Robert W. Smith Passes Away

Robert W. Smith

Robert W. Smith was born during the Chinese year of the Tiger, in Richland, Iowa in December, 1926 and he began his early days in an orphanage. He was a teacher, writer, scholar and historian, who spent time in government service.

Beginning his martial arts career by coaching boxers in Western boxing, he was an early instructor of Judo in America. For 26 years he offered a free Saturday morning T’ai Chi Ch’uan practice outside the Bethesda, Maryland, YMCA. He also offered formal instruction in the three main elements of Chinese internal martial arts, T’ai Chi Ch’uan, Pa-kua Ch’uan and Hsing-i Ch’uan.

Robert W. Smith was an early pioneer of Asian martial arts in the West. He emphasized the traditional, ethical influences of the arts, providing a positive foundation of historical accuracy. The bibliography in his “A Complete Guide to Judo,” published in 1958, is still cited by book collectors while his “Asian Fighting Arts,” coauthored with Donn Draeger in 1969, is the definitive reference on Asian fighting arts. Mr. Smith is recognized world wide as an original pioneer in introducing the West to the nei-chia, or the internal martial arts of China.

Robert W. Smith produced 14 books either as an editor, author, co- author or co-translator. These include the first books in English on Pa-kua Ch’uan and Hsing-i Ch’uan and one of the first books in English on T’ai Chi Ch’uan, which Smith co-authored with the late Grandmaster Cheng Man-ch’ing. Mr. Smith’s book, “Shaolin Temple Boxing,” introduced Western readers to that Chinese practice as well. Mr. Smith has written dozens of magazine articles, most of which are on martial arts topics. He has also written over 240 book reviews for top newspapers across America covering a wide variety of topics. He also wrote interviews with authors who interested him as well as letters to the editor. As a poet, his poems have appeared in several anthologies.

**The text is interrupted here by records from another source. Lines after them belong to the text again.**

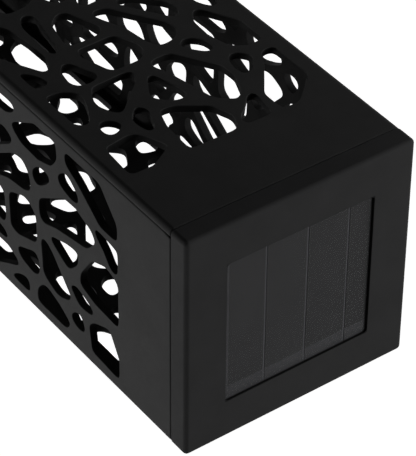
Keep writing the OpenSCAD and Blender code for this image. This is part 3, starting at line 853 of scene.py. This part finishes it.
def shrink_sleeve(name, colour, band):
    """Glossy printed film: a dark body with a plain band round one end."""
    finish, tree, shader = new_finish(name, gloss=0.4)
    apart = new_node(tree, "SeparateXYZ", {0: own_place(tree)})
    band_start = cell_high.x - band_length
    in_band = mapped(tree, apart.outputs["X"], (band_start, band_start + 0.1 * MM), (0, 1))
    body = mottled(tree, grain(tree, 5 * MM), colour, 0.9, 1)
    feed(tree, shader, {
        "Base Color": blended(tree, in_band, body, band),
        "Roughness": uneven(tree, 2 * MM, 0.18, 0.3),
        "Normal": raised(tree, grain(tree, 1.2 * MM, detail=3), 0.03 * MM)})
    return finish


sleeve_bm = turned([(lip_r, lip_in)] + drum_side(cell_r, 0, can_len, sleeve_round)
                   + [(lip_r, can_len - lip_in), (lip_r, can_len - sleeve)]
                   + arc(cell_r - can_round, can_len - can_round, can_round - sleeve, 90, 0)
                   + arc(cell_r - can_round, can_round, can_round - sleeve, 360, 270)
                   + [(lip_r, sleeve), (lip_r, lip_in)], 48)
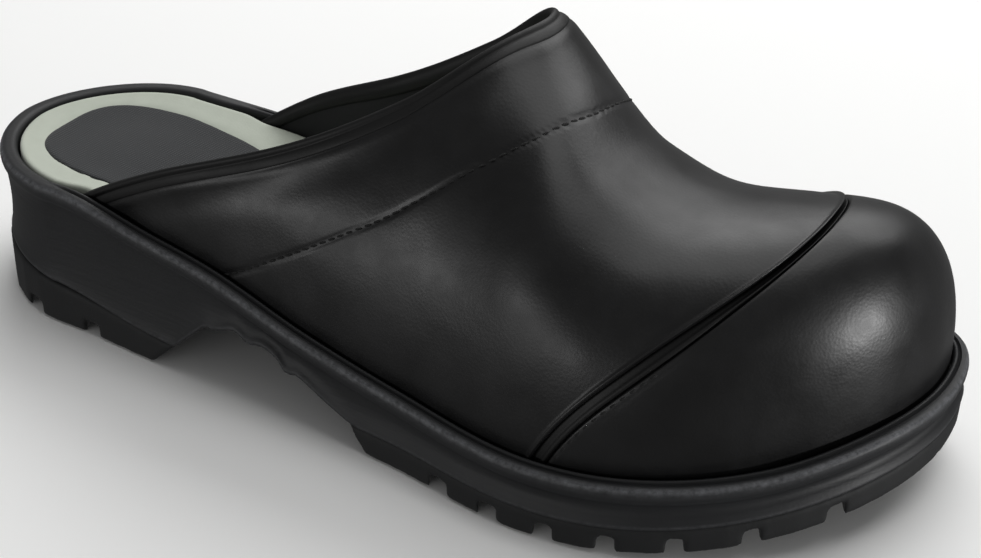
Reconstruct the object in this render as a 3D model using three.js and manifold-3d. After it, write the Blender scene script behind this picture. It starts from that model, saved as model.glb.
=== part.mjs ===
import * as THREE from 'three';
import { mergeVertices } from 'three/addons/utils/BufferGeometryUtils.js';
import Module from 'manifold-3d';

const wasm = await Module();
wasm.setup();

// Backless leather safety clog for the right foot, in millimetres.
// X runs from the heel to the toe, Y to the inner side of the foot and Z up from the floor.

// Lengths and widths of the sole
const soleLength = 296;
const ballWidth = 116;
const heelWidth = 80;
const toeSkew = 22;            // how far the toe tip lies to the inner side
const toeShift = 2;            // and how much further the upper's and the footbed's do

// Heights above the floor
const heelHeight = 47;         // top of the rim at the back of the heel
const instepHeight = 112;      // crown of the upper at the collar
const toeSpring = 14;          // rise of the tread under the toe tip

// Rim and side of the sole
const rimWidth = 4.8;          // beside the upper
const heelRimWidth = 5.4;      // behind the collar, where no upper stands in the rim
const heelRimDepth = 7.5;      // how far the footbed reaches below the rim at the heel
const rimDepth = 4.5;          // and with the upper from the waist to the toe
const rimBand = 5;             // height over which the side swings out to the rim
const rimRound = 1.8;          // rounding of the rim's outer corner
const rimBevel = 0.8;          // bevel of its inner corner
const rimTaper = 8;            // length over which the rim narrows beside the collar's end
const wallWaist = 1.6;         // how far the side of the sole is drawn in below the rim
const waistPlace = 0.45;       // and where, as a share of the way from the tread to the rim
const footLip = 0.2;           // how far the tread is set in from the rim

// Tread
const heelLiftBack = 19;       // heel tread, measured at its back
const heelLiftFront = 9;       // and at the top of its front face
const foreTread = 8.5;         // thickness of the tread under the forefoot
const treadBevel = 0.8;        // bevel along the foot of the tread
const treadRound = 1;          // and along its top
const lugDepth = 4.8;
const grooveWidth = 4.6;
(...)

In 1944, at the age of 17, Robert W. Smith joined the U.S. Marines. He served overseas in the Pacific theater with the Fifth Division (Peleliu and Guam) and was among the first troops into southern Japan. Mr. Smith received his undergraduate degree in History from the University of Illinois and his master’s degree in Far Eastern and Russian Studies from the University of Washington in Seattle. In 1955, he joined the CIA as an intelligence officer, going to Taiwan four years later in 1959. There he continued his pursuit of martial arts practice and research. During this time he went to Tokyo and won his third degree black belt in Judo at the Kodokan, the international Judo headquarters.

Robert W. Smith was known for his stories and jokes and even wrote a chapter on humor in his first book on Judo in 1958. This same book also included a chapter on women in Judo. Using the pen name, John F. Gilbey, Smith wrote the “Secret Fighting Arts of the World,” a fictitious book which included many of the outrageous martial arts stories he’d collected over the years. Many gullible readers read the book, and taking it seriously, some even quoted Gilbey in subsequent publications.

Sadly, Robert W. Smith passed away on the evening of July 1, 2011, leaving all of us an incredible legacy.